Ein Haus mit Wärmecharakter

■ Wie lebt sich's im Scharoun-Haus? Ein Blick in die Bremerhavener Friesenstraße

Die Fassade des Einfamilien-Hauses in Bremerhavens Friesenstraße paßt sich so sehr der Umgebung an, daß kein Vorübergehender dahinter den Entwurf eines Architekten von Weltruf vermuten würde. Wer genau hinsieht, wird am Steildach eine weggeschnittene Ecke, eine merkwürdige Delle finden: Scharouns stiller Wink, mit dem er 1935 gegen die zunehmende Reglementierung des Bauens durch die Nationalsozialisten protestiert? Der Schein trügt. Hinter der unauffälligen Klinkerstein-Fassade liegt eine Wohnlandschaft, die die von den Nazis geforderte „anständige Baugesinnung“ außen vor läßt.

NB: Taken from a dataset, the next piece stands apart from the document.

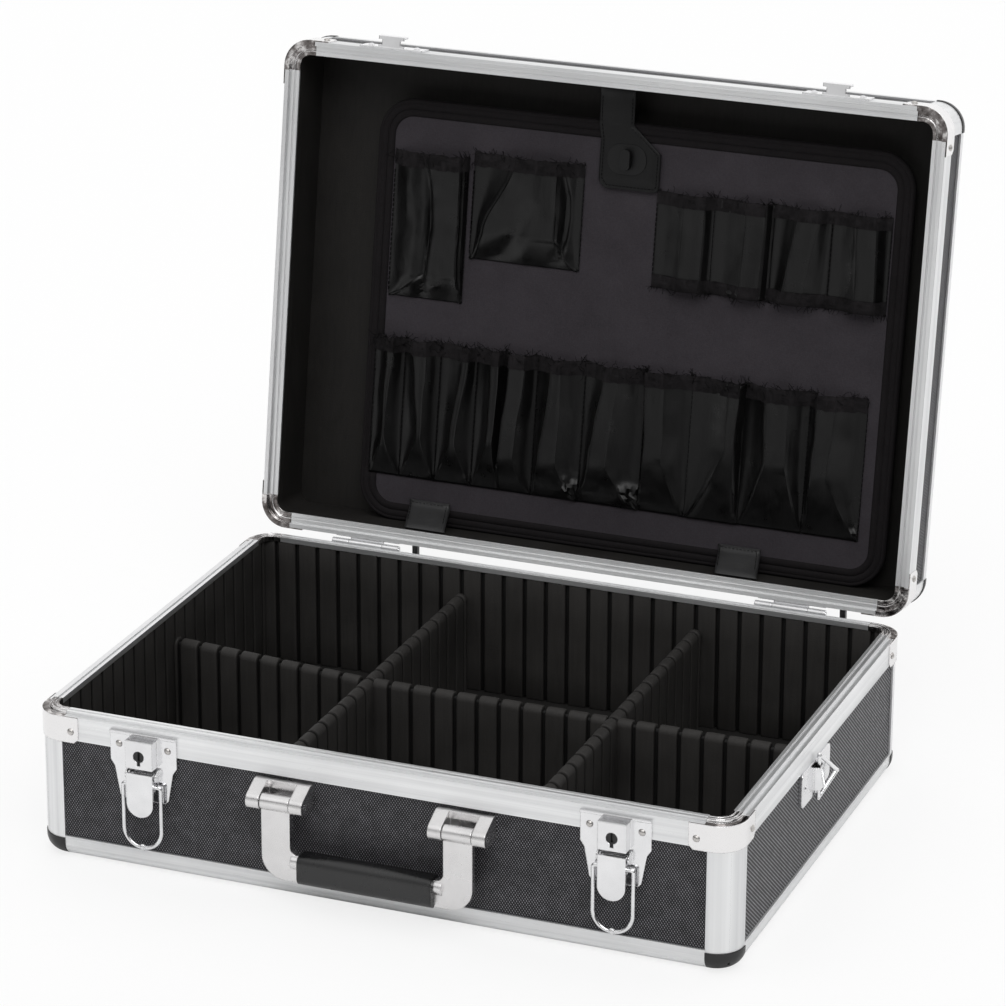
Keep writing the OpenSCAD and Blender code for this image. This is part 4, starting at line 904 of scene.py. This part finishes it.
def pockets(name, specs, node, band, hairs, seams=True):
    """One sheet over all pockets of specs, a taped mouth over the top and stitches down the seams. A spec has
    x0, v0, w, h, out and the crest's edges (a, b) at its apex (mid) and at the mouth (top)."""
    sheet, tape = Build(), Build()
    flat_w = flat_l = 0.0
    for i, s in enumerate(specs):
        H = s["h"]
        nt = int(H / s.get("cell", 2.6))
        ts = [(j / nt) ** 1.15 for j in range(nt + 1)]
        rows = [[pocket_point(s, i, u, s["v0"] + t * H, hh) for u, hh in section(s, t)] for t in ts]
        sheet.grid([[board_pt(*p) for p in r] for r in rows])
        top = rows[-1]
        flat_w += sum(math.dist(p, q) for p, q in zip(top, top[1:]))
        flat_l = max(flat_l, H)
        # tape folded over the mouth
        trs = []
        low = min(range(len(ts)), key=lambda k: abs(ts[k] * H - (H - band)))
        for r, lift in [(rows[low], 0.55), (rows[low], 1.0)] + [(r, 1.05) for r in rows[low + 1:]]:
            tr = []
            for x, v, hgt in r:
                f = 0.42 * swell(x * 0.7, v * 0.7, 3.3) + 0.25 * swell(x * 2.1, v * 2.1, 8.3)
                tr.append(board_pt(x, v + 1.0 * swell(x * 0.30, 1.7, v * 0.2), hgt + lift + f))
            trs.append(tr)
        trs.append([board_pt(x, v + 1.1 + 1.2 * swell(x * 0.45, 4.4, 0), hgt + 0.2) for x, v, hgt in top])
        trs.append([board_pt(x, v + 0.3, max(0.15, hgt - 1.1)) for x, v, hgt in top])
        trs.append([board_pt(x, v, max(0.15, hgt - 1.1)) for x, v, hgt in rows[low]])
        tape.grid(trs)
        # threads standing off the tape
        for _ in range(hairs):
            x, v, hgt = top[RND.randrange(len(top))]
            if RND.random() < 0.35:
                p = board_pt(x, v + 0.8 - RND.uniform(0, band), hgt + 1.0)
            else:
                p = board_pt(x, v + 0.8, hgt + RND.uniform(-0.6, 0.8))
            d = LID_UP * RND.uniform(0.3, 1.0) + LID_X * RND.uniform(-1, 1) + LID_OUT * RND.uniform(-0.1, 0.7)
            HAIR.hair(p, d, RND.uniform(1.5, 6.5), RND.uniform(0.12, 0.20))
        # a few long ends at the seams
        for _ in range(3):
            p = board_pt(s["x0"] + RND.uniform(-1.5, 1.5), s["v0"] + H + RND.uniform(-band, 1.0), RND.uniform(1.0, 4.0))
            d = LID_UP * RND.uniform(-0.4, 1.0) + LID_X * RND.uniform(-1, 1) + LID_OUT * 0.5
            HAIR.hair(p, d, RND.uniform(5, 11), 0.19)
        for u in ((1.0,) if i and seams else (0.0, 1.0)):
            x = s["x0"] + u * s["w"]
            ST.line([board_pt(x, s["v0"] + 3 + k * (H - band - 4) / 12, 1.15) for k in range(13)])
    inside = L(specs[0]["x0"] + 5, specs[0]["v0"], BIN + 200)
    ob = sheet_piece(name, sheet, M_PU, [node], inside, THICK_PU, 38)
    tp = sheet_piece(name + "_tape", tape, M_BIND, [], inside)
    declare((flat_w * MM, flat_l * MM), sheet_area(sheet))


# each pocket of the row: share of the width, crest at its apex, crest at the mouth, height of the apex, reach
ROW = [(21.5, (0.47, 0.57), (0.51, 0.73), 0.28, 9.0), (25.3, (0.53, 0.66), (0.32, 0.70), 0.29, 10.0),
       (25.9, (0.43, 0.59), (0.71, 0.87), 0.29, 9.5), (19.5, (0.60, 0.82), (0.66, 0.94), 0.32, 10.0),
       (22.9, (0.06, 0.52), (0.26, 0.74), 0.24, 11.0), (32.9, (0.20, 0.58), (0.37, 0.59), 0.24, 11.0),
       (41.8, (0.20, 0.50), (0.36, 0.62), 0.28, 11.0), (32.0, (0.12, 0.52), (0.06, 0.48), 0.37, 11.0),
       (35.5, (0.74, 0.92), (0.74, 0.97), 0.53, 11.0), (43.7, (0.40, 0.74), (0.36, 0.72), 0.45, 11.0),
       (38.0, (0.15, 0.45), (0.19, 0.52), 0.42, 11.0)]
# puckers at the foot of some pockets: share of the width, height, reach, size
END_PUCKER = [(0.95, 4.0, 6.0, 1.6)]
MID_PUCKER, NEXT_PUCKER = (0.88, 9.0, 12.5, 4.6), (0.06, 8.0, 8.0, 2.6)
PUCKERS = {1: END_PUCKER, 2: END_PUCKER, 5: [MID_PUCKER], 6: [MID_PUCKER, NEXT_PUCKER], 7: [NEXT_PUCKER] + END_PUCKER,
           8: END_PUCKER, 10: [(0.93, 5.0, 6.0, 1.8)]}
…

Das Haus, das Hans Scharoun für seinen Jugendfreund und Schwager Hans Helmut Hoffmeyer entworfen hat, gehört seit mehreren Jahren dem Apotheker-Ehepaar Gerd und Petra Welge. Daß ihr Domizil zum Museum moderner Wohnkultur geworden ist und die beiden alle paar Wochen von Architekturstudenten oder Journalisten überfallen werden, stört sie zur Zeit noch wenig.

Mit leidenschaftlicher Begeisterung am kleinsten Detail führt Gerd Welge die Gäste durchs Haus. Im zentral gelegenen Foyer erläutert er Scharouns Prinzip der „kurzen Wege“, die den — zur Straße gelegenen — Küchentrakt unmittelbar mit den — vom Garten eingefaßten — Eß- und Wohnräumen verbinden. Das helle „repräsentative Empfangszimmer“ ist am Ende offen. Eine halbe Treppe führt nach oben in den Wintergarten, eine halbe Treppe führt nach unten in ein Gartenzimmer mit elegant geschwungener, weiter Fensterfront.

Gerd Welge zeigt auf die vielfältigen Elemente aus der Schiffbau-Architektur, die Hans Scharoun für das Haus in seiner Heimatstadt übernimmt und zitiert. Es ist nicht nur die platzsparende Ökonomie, mit der er im Kinder- und Schlafzimmer Einbauschränke anlegt, es sind nicht nur die praktischen Schiebetüren mit Schnappverschlüssen, es ist auch die Form des Hauses: Die Treppe in der Mitte, die vom Keller bis zum Dach läuft, hat die Schornsteinform eines Dampfers. In dem leicht gebogenen Balkon vorm Wintergarten sieht Gerd Welge die Kommandobrücke. Fast entschuldigend zeigt der Kapitän den einzigen größeren Eingriff in Scharouns Strukturen, den sich die neuen Besitzer erlaubt haben: Im Badezimmer wurde eine Dusche angebracht, die Badewanne mußte ihr einen halben Meter weichen. Aber „normalerweise führen wir hier keine Gäste hin“.

Als Zehnjähriger hat Gerd Welge das Haus zum erstenmal betreten. Da lag es noch in der stacheldrahtumzäunten amerikanischen Enklave, und in sie einzudringen, galt als Mutprobe. „Mich hat das Haus damals berührt, weil es anders war. Es war nicht dieses stereotype Schachbrett.“ Er schätzt heute das Unkonventionelle an Scharouns Architektur und die Offenheit zum Garten, er spricht vom „Wärmecharakter“ des Hauses. Er zeigt auf den tief gezogenen Dachüberstand, unter dem man sich geborgen fühle.

Probleme hatte seine Tochter beim ersten Blick in die neue Wohnlandschaft. Hier könne ja aus allen Ecken jederzeit jemand auf sie zukommen, habe sie zu den lichtdurchfluteten, offenen Wohnräumen gesagt. „Individuelle Intimität“, sagt Gerd Welge, „ist im Hauptwohnbereich nicht gewährleistet. Es gibt wenig Möglichkeiten, sich zurückzuziehen.“

Ob er es mochte, hätte er damals nicht sagen können, und auch heute ist er sich nicht sicher. Welge fallen die Brüche in Scharouns Werk auf, vor allem zwischen seinem „persönlichen expressionistischen Stil mit auffälligen Außenfassaden und den absolut unauffälligen Fassaden“ der etwa 20 Einfamilienhäuser, die er in den 30er Jahren bis 1942 realisieren konnte. Ist das Haus Scharouns Antwort auf die Gleichschaltung gewesen? Die innere Emigration in die heile, harmonische Familie als Schutz und Fluchtpunkt vor der schrecklichen Dämmerung draußen?